Origin: Calque of English 'science fiction'; מַדָּע from biblical Aramaic (wisdom/knowledge); בִּדְיוֹנִי from biblical root בד"א (to invent, fabricate); displaced earlier מדע דמיוני
Root: מד"ע + בד"א
First attestation: מדע בדיוני: Al HaMishmar, September 1960; בדיוני: Ha'aretz, August 1958
Coined by: phrase assembled gradually; בדיוני attributed to Prof. Simon Halkin

מַדָּע בִּדְיוֹנִי (mada bidyoni) — science fiction

Etymology

The term מַדָּע בִּדְיוֹנִי is a Hebrew calque — a phrase-by-phrase translation — of English "science fiction." Its two components have quite different histories. The word מַדָּע comes from biblical Aramaic, where it appeared in the books of Daniel, Ecclesiastes, and Chronicles in the sense of "wisdom, knowledge" (e.g., Daniel 1:17: "נָתַן לָהֶם הָאֱלֹהִים מַדָּע וְהַשְׂכֵּל"). Through the medieval period the word was used in philosophical writing; in the 19th century it specialized to mean systematic study of the natural world — "science" in the modern sense.

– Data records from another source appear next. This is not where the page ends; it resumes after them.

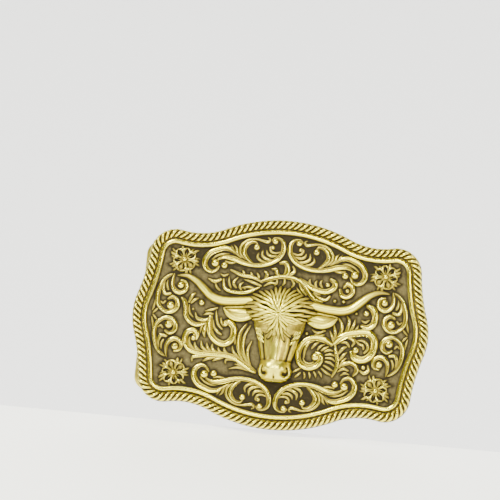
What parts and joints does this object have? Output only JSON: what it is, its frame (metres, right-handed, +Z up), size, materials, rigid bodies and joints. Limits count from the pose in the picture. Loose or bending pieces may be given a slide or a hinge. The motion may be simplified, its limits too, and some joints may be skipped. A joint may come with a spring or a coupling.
{
  "type": "belt buckle",
  "caption": "Shaped plate belt buckle in antiqued brass with a rope edge, leaf scrolls and a long-horned cattle head, a hinged wire bail and a hook post on its back.",
  "frame": {"origin": "the middle of the bail's strap bar, on the bar's axis", "axes": "+X to the right of the front, from the strap bar towards the hook; the front faces -Y; +Z is up as worn"},
  "size_m": [0.0948, 0.0175, 0.067],
  "materials": {
    "ground_brass": "darkened antique brass",
    "rope_brass": "antique brass, rubbed bright on top",
    "rim_brass": "antique brass, rubbed bright on top",
    "relief_brass": "antique brass, rubbed bright on top",
    "figure_brass": "antique brass, rubbed bright on top",
    "hardware_brass": "satin antique brass"
  },
  "bodies": {
    "bail": {"bail": "hardware_brass"},
    "plate": {"base_plate": "ground_brass", "rope_edge": "rope_brass", "inner_rim": "rim_brass", "longhorn_head": "figure_brass", "forelock": "figure_brass", "horn_right": "figure_brass", "horn_left": "figure_brass", "ear_right": "relief_brass", "ear_left": "relief_brass", "crest_scroll_upper_right": "relief_brass", "crest_scroll_upper_left": "relief_brass", "crest_scroll_lower_right": "relief_brass", "crest_scroll_lower_left": "relief_brass", "side_scroll_upper_right": "relief_brass", "side_scroll_upper_left": "relief_brass", "side_scroll_lower_right": "relief_brass", "side_scroll_lower_left": "relief_brass", "field_scroll_left": "relief_brass", "field_scroll_right": "relief_brass", "field_scroll_top": "relief_brass", "flower_upper_right": "relief_brass", "flower_upper_left": "relief_brass", "flower_lower_right": "relief_brass", "flower_lower_left": "relief_brass", "hinge_lug_upper": "hardware_brass", "hinge_lug_lower": "hardware_brass", "hook_base": "hardware_brass", "hook_post": "hardware_brass"}
  },
  "joints": [
    {"name": "plate_swing", "type": "hinge", "parent": "bail", "child": "plate", "pos_m": [0.016, 0, 0], "axis": [0, 0, 1], "range_deg": [-12, 165]}
  ]
}
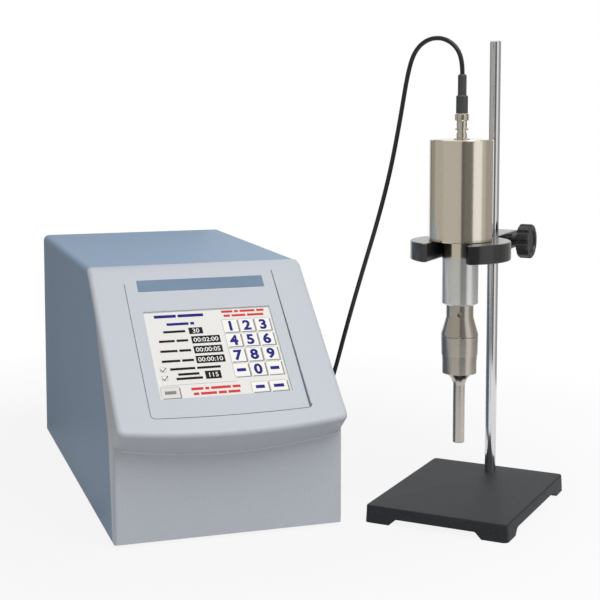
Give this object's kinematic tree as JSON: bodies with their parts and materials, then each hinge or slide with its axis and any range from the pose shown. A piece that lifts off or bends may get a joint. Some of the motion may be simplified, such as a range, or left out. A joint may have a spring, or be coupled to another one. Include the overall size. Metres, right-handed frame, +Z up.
{
  "type": "probe sonicator",
  "caption": "Probe sonicator: a generator with a sloped touch screen, and a converter with a stepped horn held in a cradle that slides on a rod stand, joined by a cable.",
  "frame": {"origin": "on the bench under the middle of the generator", "axes": "+X to the right of someone facing the screen, +Y to the generator's back, +Z up"},
  "size_m": [0.4512, 0.6687, 0.4431],
  "materials": {
    "cover_paint": "satin blue-grey paint",
    "bezel_plastic": "fine textured pale grey moulding",
    "strip_print": "satin blue-grey foil",
    "screen_glass": "clear hard coat over a lit display",
    "sheet_metal": "zinc plated sheet",
    "panel_paint": "satin blue-grey paint",
    "board": "green solder mask",
    "standoff_brass": "machined",
    "screw_steel": "zinc plated",
    "foot_rubber": "matt black rubber",
    "sink_aluminium": "extruded",
    "ferrite": "sintered",
    "copper": "enamelled wire",
    "can_sleeve": "shrink sleeve",
    "black_plastic": "moulded",
    "guard_chrome": "plated wire",
    "pin_brass": "nickel plated",
    "converter_steel": "turned and brushed",
    "driver_aluminium": "turned",
    "ceramic": "fired ceramic with silvered faces",
    "electrode_brass": "rolled",
    "mass_steel": "turned",
    "titanium": "turned titanium",
    "clamp_black": "black anodised aluminium",
    "base_iron": "black wrinkle paint",
    "rod_chrome": "polished"
  },
  "bodies": {
    "root": {"generator_cover": "cover_paint", "front_bezel": "bezel_plastic", "label_strip": "strip_print", "touch_glass": "screen_glass", "display_module": "sheet_metal", "display_bracket": "sheet_metal", "chassis_pan": "sheet_metal", "rear_panel": "panel_paint", "control_board": "board", "power_board": "board", "control_standoffs": "standoff_brass", "power_standoffs": "standoff_brass", "panel_screws": "screw_steel", "foot_screws": "screw_steel", "fan_screws": "screw_steel", "rod_nut": "screw_steel", "output_socket_nut": "screw_steel", "rubber_feet": "foot_rubber", "rear_plug_boot": "foot_rubber", "converter_cable": "foot_rubber", "heat_sink": "sink_aluminium", "transformer_core": "ferrite", "transformer_coil": "copper", "filter_capacitors": "can_sleeve", "fan_frame": "black_plastic", "mains_inlet": "black_plastic", "switch_frame": "black_plastic", "fan_guard": "guard_chrome", "inlet_pins": "pin_brass", "output_socket": "pin_brass", "rear_plug_body": "pin_brass", "stand_base": "base_iron", "support_rod": "rod_chrome"},
    "clamp": {"clamp_body": "clamp_black", "converter_housing": "converter_steel", "converter_cap": "converter_steel", "converter_socket": "pin_brass", "converter_socket_nut": "screw_steel", "nose_ring": "converter_steel", "front_driver": "driver_aluminium", "seal_rings": "foot_rubber", "lock_ring": "driver_aluminium", "crystal_rings": "ceramic", "electrodes": "electrode_brass", "back_mass": "mass_steel", "stack_bolt": "screw_steel", "horn": "titanium", "horn_stud": "screw_steel", "horn_tip": "titanium", "plug_body": "pin_brass", "plug_boot": "foot_rubber"},
    "knob": {"clamp_knob": "black_plastic", "clamp_screw": "screw_steel"},
    "nut": {"bayonet_nut": "pin_brass"},
    "rear_nut": {"rear_bayonet_nut": "pin_brass"},
    "rocker": {"power_rocker": "black_plastic"},
    "fan": {"fan_rotor": "black_plastic"},
    "drawer": {"fuse_drawer": "black_plastic"}
  },
  "joints": [
    {"name": "clamp_height", "type": "slide", "parent": "root", "child": "clamp", "axis": [0, 0, 1], "range_m": [-0.045, 0.1], "deforming": ["converter_cable"]},
    {"name": "clamp_knob_turn", "type": "hinge", "parent": "clamp", "child": "knob", "pos_m": [0.28478, -0.14773, 0.2479], "axis": [0.7108, -0.7034, 0], "range_deg": [0, 360]},
    {"name": "bayonet_turn", "type": "hinge", "parent": "clamp", "child": "nut", "pos_m": [0.21866, -0.21455, 0.37], "axis": [0, 0, 1], "range_deg": [0, 90]},
    {"name": "rear_bayonet_turn", "type": "hinge", "parent": "root", "child": "rear_nut", "pos_m": [0.052, 0.233, 0.062], "axis": [0, 1, 0], "range_deg": [0, 90]},
    {"name": "power_switch", "type": "hinge", "parent": "root", "child": "rocker", "pos_m": [-0.016, 0.21, 0.048], "axis": [1, 0, 0], "range_deg": [-14, 0]},
    {"name": "fan_spin", "type": "hinge", "parent": "root", "child": "fan", "pos_m": [-0.038, 0.201, 0.15], "axis": [0, 1, 0], "continuous": true},
    {"name": "fuse_drawer_slide", "type": "slide", "parent": "root", "child": "drawer", "axis": [0, 1, 0], "range_m": [0, 0.015]}
  ]
}
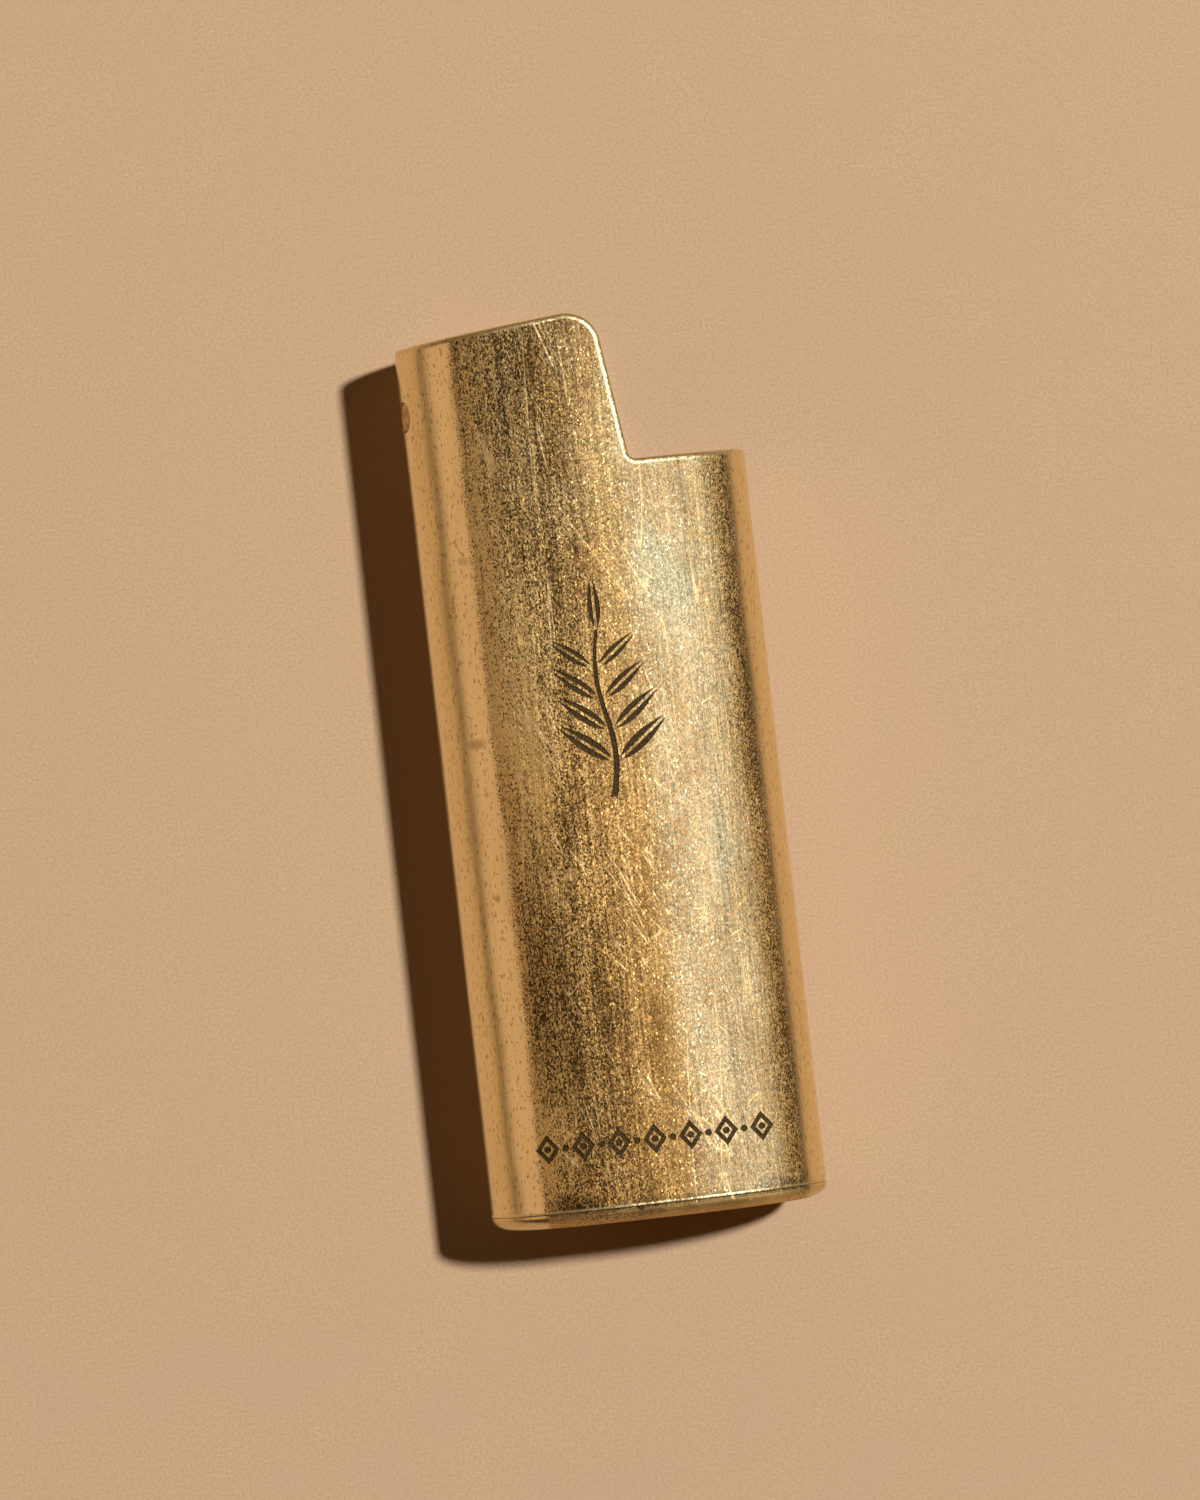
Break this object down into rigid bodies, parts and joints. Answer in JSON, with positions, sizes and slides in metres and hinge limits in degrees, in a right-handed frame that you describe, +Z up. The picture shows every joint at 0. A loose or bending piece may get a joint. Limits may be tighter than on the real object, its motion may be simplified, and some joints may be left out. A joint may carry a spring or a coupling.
{
  "type": "lighter case",
  "caption": "Oval brass case that sleeves a disposable lighter, with a raised hood, a thumb notch, a closed base and a leaf spring that grips the lighter.",
  "frame": {"origin": "middle of the case's length and width, on the surface that the case lies on", "axes": "+X across towards the thumb notch, with the hood on the -X side; +Y along the case from the base to the open mouth; +Z up through its thickness"},
  "size_m": [0.027, 0.0724, 0.0158],
  "materials": {
    "drawn_brass": "satin, unlacquered, fine lengthwise brushing with speckled tarnish and scratches",
    "stamped_brass": "satin, unlacquered, darker tarnish along the seam",
    "rivet_brass": "filed flush outside, hammered inside",
    "spring_bronze": "rolled spring strip, satin"
  },
  "bodies": {
    "case": {"sleeve": "drawn_brass", "base_cap": "stamped_brass", "spring_rivet": "rivet_brass"},
    "spring": {"grip_spring": "spring_bronze"}
  },
  "joints": [
    {"name": "spring_flex", "type": "hinge", "parent": "case", "child": "spring", "pos_m": [-0.01209, 0.02956, 0.00915], "axis": [-0.289, 0, -0.9573], "range_deg": [0, 1.8], "stiffness_Nm_per_rad": 0.16}
  ]
}
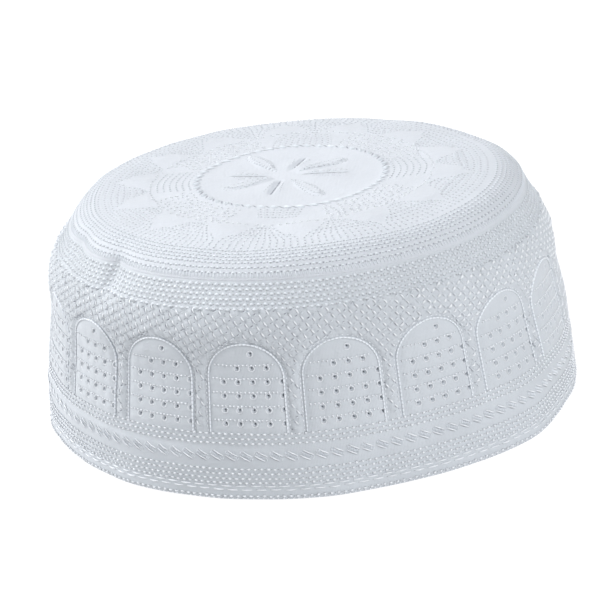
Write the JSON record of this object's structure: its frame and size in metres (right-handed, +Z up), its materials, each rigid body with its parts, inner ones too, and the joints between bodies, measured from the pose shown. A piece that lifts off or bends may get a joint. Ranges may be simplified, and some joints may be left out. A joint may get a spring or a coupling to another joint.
{
  "type": "prayer cap",
  "caption": "Round flat-topped cloth cap with a tall side band, raised arch outlines and eyelets, hollow and open below for the head.",
  "frame": {"origin": "centre of the rim, on the surface that the cap rests on", "axes": "+Z up through the middle of the crown, front of the cap towards -Y"},
  "size_m": [0.1798, 0.1797, 0.0757],
  "materials": {
    "side_band_cloth": "white quilted cotton, matte, embroidered in white thread",
    "crown_cloth": "white quilted cotton, matte, embroidered in white thread"
  },
  "bodies": {
    "root": {"side_band": "side_band_cloth", "crown": "crown_cloth"}
  },
  "joints": []
}
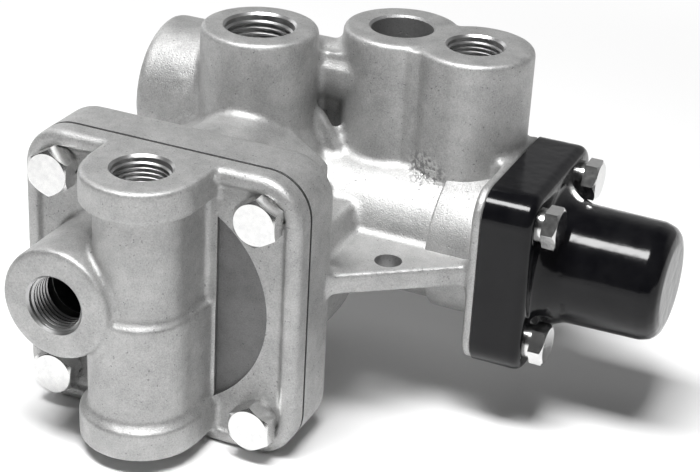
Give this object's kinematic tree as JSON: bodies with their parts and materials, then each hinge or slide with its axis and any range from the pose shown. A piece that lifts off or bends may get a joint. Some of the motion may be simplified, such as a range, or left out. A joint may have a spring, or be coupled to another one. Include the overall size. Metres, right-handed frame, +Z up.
{
  "type": "spring brake valve",
  "caption": "Pneumatic spring brake valve: cast body, square bolted front cover with two ports, upright port bosses and a black spring cap on its right",
  "frame": {"origin": "centre of the exhaust mouth at the rear end of the relay axis, in the plane of the mouth", "axes": "+Z up through the upright port bosses, +Y backwards along the relay axis out of the exhaust mouth, +X right along the control axis through the black cap"},
  "size_m": [0.1775, 0.1302, 0.1079],
  "materials": {
    "cast_aluminium": "fine blasted casting",
    "turned_aluminium": "turned",
    "zinc_steel": "bright zinc plate",
    "spring_steel": "drawn wire and spring plate",
    "brass": "turned",
    "black_rubber": "moulded",
    "gasket": "cut sheet",
    "gloss_black": "gloss"
  },
  "bodies": {
    "housing": {"valve_body": "cast_aluminium", "front_cover": "cast_aluminium", "valve_guide": "turned_aluminium", "exhaust_cover": "turned_aluminium", "control_valve_seat": "turned_aluminium", "protection_plug": "turned_aluminium", "check_plug": "turned_aluminium", "cover_bolts": "zinc_steel", "cover_lock_washers": "zinc_steel", "cap_bolts": "zinc_steel", "cap_lock_washers": "zinc_steel", "flap_screw": "zinc_steel", "spring_seat": "zinc_steel", "relay_spring": "spring_steel", "relay_valve_spring": "spring_steel", "control_spring": "spring_steel", "control_valve_spring": "spring_steel", "protection_spring": "spring_steel", "check_spring": "spring_steel", "exhaust_retaining_ring": "spring_steel", "protection_retaining_ring": "spring_steel", "guide_o_ring": "black_rubber", "exhaust_flap": "black_rubber", "protection_plug_o_ring": "black_rubber", "check_plug_o_ring": "black_rubber", "cover_gasket": "gasket", "cap_gasket": "gasket", "spring_cap": "gloss_black"},
    "relay_piston_group": {"relay_piston": "turned_aluminium", "relay_piston_o_ring": "black_rubber"},
    "relay_valve_group": {"relay_valve": "brass", "relay_valve_face": "black_rubber"},
    "control_piston_group": {"control_piston": "turned_aluminium", "control_piston_o_ring": "black_rubber", "control_stem_o_ring": "black_rubber"},
    "control_valve_group": {"control_valve": "brass"},
    "protection_piston_group": {"protection_piston": "turned_aluminium", "protection_piston_o_ring": "black_rubber"},
    "check_valve_group": {"check_valve": "brass", "check_valve_seal": "black_rubber"}
  },
  "joints": [
    {"name": "relay_piston_slide", "type": "slide", "parent": "housing", "child": "relay_piston_group", "axis": [0, 1, 0], "range_m": [0, 0.004], "stiffness_N_per_m": 1000, "springref_m": -0.004, "deforming": ["relay_spring"]},
    {"name": "relay_valve_slide", "type": "slide", "parent": "housing", "child": "relay_valve_group", "axis": [0, 1, 0], "range_m": [0, 0.00255], "stiffness_N_per_m": 500, "springref_m": -0.002, "deforming": ["relay_valve_spring"]},
    {"name": "control_piston_slide", "type": "slide", "parent": "housing", "child": "control_piston_group", "axis": [1, 0, 0], "range_m": [0, 0.005], "stiffness_N_per_m": 3000, "springref_m": -0.01, "deforming": ["control_spring"]},
    {"name": "control_valve_slide", "type": "slide", "parent": "housing", "child": "control_valve_group", "axis": [-1, 0, 0], "range_m": [0, 0.0015], "stiffness_N_per_m": 300, "springref_m": -0.002, "deforming": ["control_valve_spring"]},
    {"name": "protection_piston_slide", "type": "slide", "parent": "housing", "child": "protection_piston_group", "axis": [0, 0, -1], "range_m": [0, 0.006], "stiffness_N_per_m": 800, "springref_m": -0.005, "deforming": ["protection_spring"]},
    {"name": "check_valve_slide", "type": "slide", "parent": "housing", "child": "check_valve_group", "axis": [1, 0, 0], "range_m": [0, 0.004], "stiffness_N_per_m": 300, "springref_m": -0.002, "deforming": ["check_spring"]}
  ],
  "couplings": [
    {"joint": "relay_valve_slide", "follows": "relay_piston_slide", "ratio": 0.6375}
  ]
}
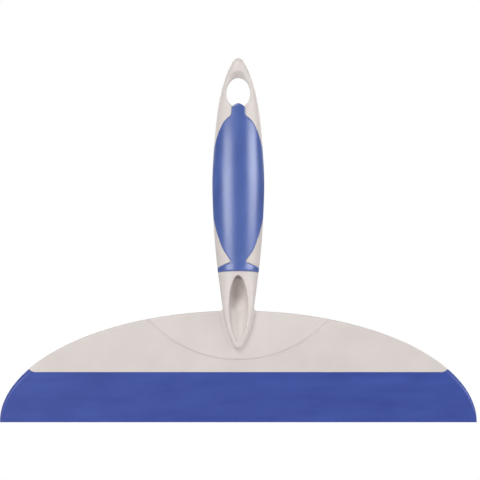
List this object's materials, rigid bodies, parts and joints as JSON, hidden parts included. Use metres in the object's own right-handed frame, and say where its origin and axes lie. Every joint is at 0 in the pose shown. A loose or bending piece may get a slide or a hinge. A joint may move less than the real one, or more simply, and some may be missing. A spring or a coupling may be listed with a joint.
{
  "type": "window cleaning squeegee",
  "caption": "Hand squeegee: half-elliptical head plate with a wide soft wiping blade, spindle handle with a soft grip and a hanging hole.",
  "frame": {"origin": "middle of the lip's lower edge, which is the lowest point of the upright tool", "axes": "+Z from the lip up the handle to the hanging end, +X along the lip to the right as seen from the front, the front with the scooped opening faces -Y"},
  "size_m": [0.3, 0.023, 0.2292],
  "materials": {
    "handle_plastic": "satin moulded polypropylene, warm light grey",
    "plate_plastic": "satin moulded polypropylene, warm light grey",
    "grip_rubber": "soft-touch thermoplastic elastomer, blue, faint sheen",
    "blade_rubber": "matte thermoplastic elastomer, blue"
  },
  "bodies": {
    "tool": {"handle": "handle_plastic", "head_plate": "plate_plastic", "grip": "grip_rubber", "blade_root": "blade_rubber"},
    "lip": {"blade_lip": "blade_rubber"}
  },
  "joints": [
    {"name": "blade_flex", "type": "hinge", "parent": "tool", "child": "lip", "pos_m": [0, 0, 0.016], "axis": [1, 0, 0], "range_deg": [-35, 35], "stiffness_Nm_per_rad": 0.06}
  ]
}
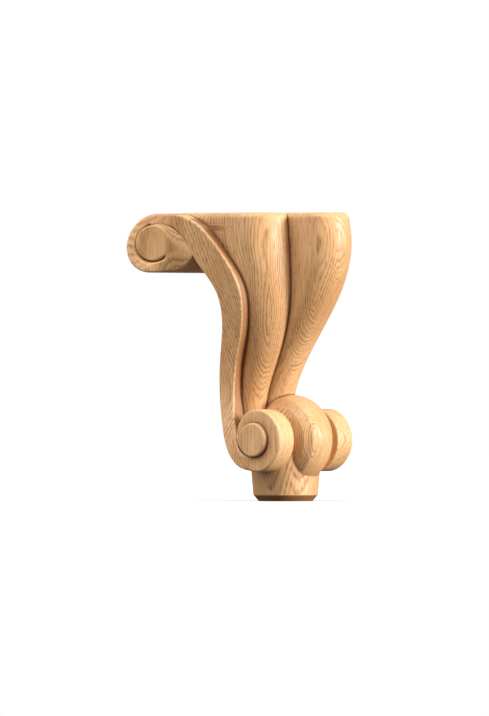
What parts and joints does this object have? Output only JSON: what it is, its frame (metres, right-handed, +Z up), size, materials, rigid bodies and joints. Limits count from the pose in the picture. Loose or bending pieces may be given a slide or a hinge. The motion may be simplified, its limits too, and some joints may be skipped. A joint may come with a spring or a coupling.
{
  "type": "carved wooden furniture leg",
  "caption": "Short carved oak furniture leg: three-lobed knee, scroll roll behind, wheel between two volutes above a round foot.",
  "frame": {"origin": "centre of the round foot on the floor", "axes": "+Z up to the flat top, +X towards the front lobe and wheel, +Y to the side; the leg is symmetric about the XZ plane"},
  "size_m": [0.1077, 0.1008, 0.15],
  "materials": {
    "oak": "satin light oak"
  },
  "bodies": {
    "root": {"leg": "oak"}
  },
  "joints": []
}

The word בִּדְיוֹנִי is built on the biblical root בד"א, which appears once in the Bible: "אֲשֶׁר בָּדָא מִלִּבּוֹ" (Kings I 12:33) — "that he invented from his own heart." The abstract noun בְּדִיּוֹן ("invention, fiction") is first attested in a 1932 footnote in a Hebrew newspaper where it glosses the English word "bluff." The adjective בְּדִיוֹנִי appears first in August 1958 in Ha'aretz, in a review of S. Yizhar's novel "Days of Ziklag," where the reviewer cites a footnote: "בדיוני — fictitious — coinage proposed by Prof. S. Halkin."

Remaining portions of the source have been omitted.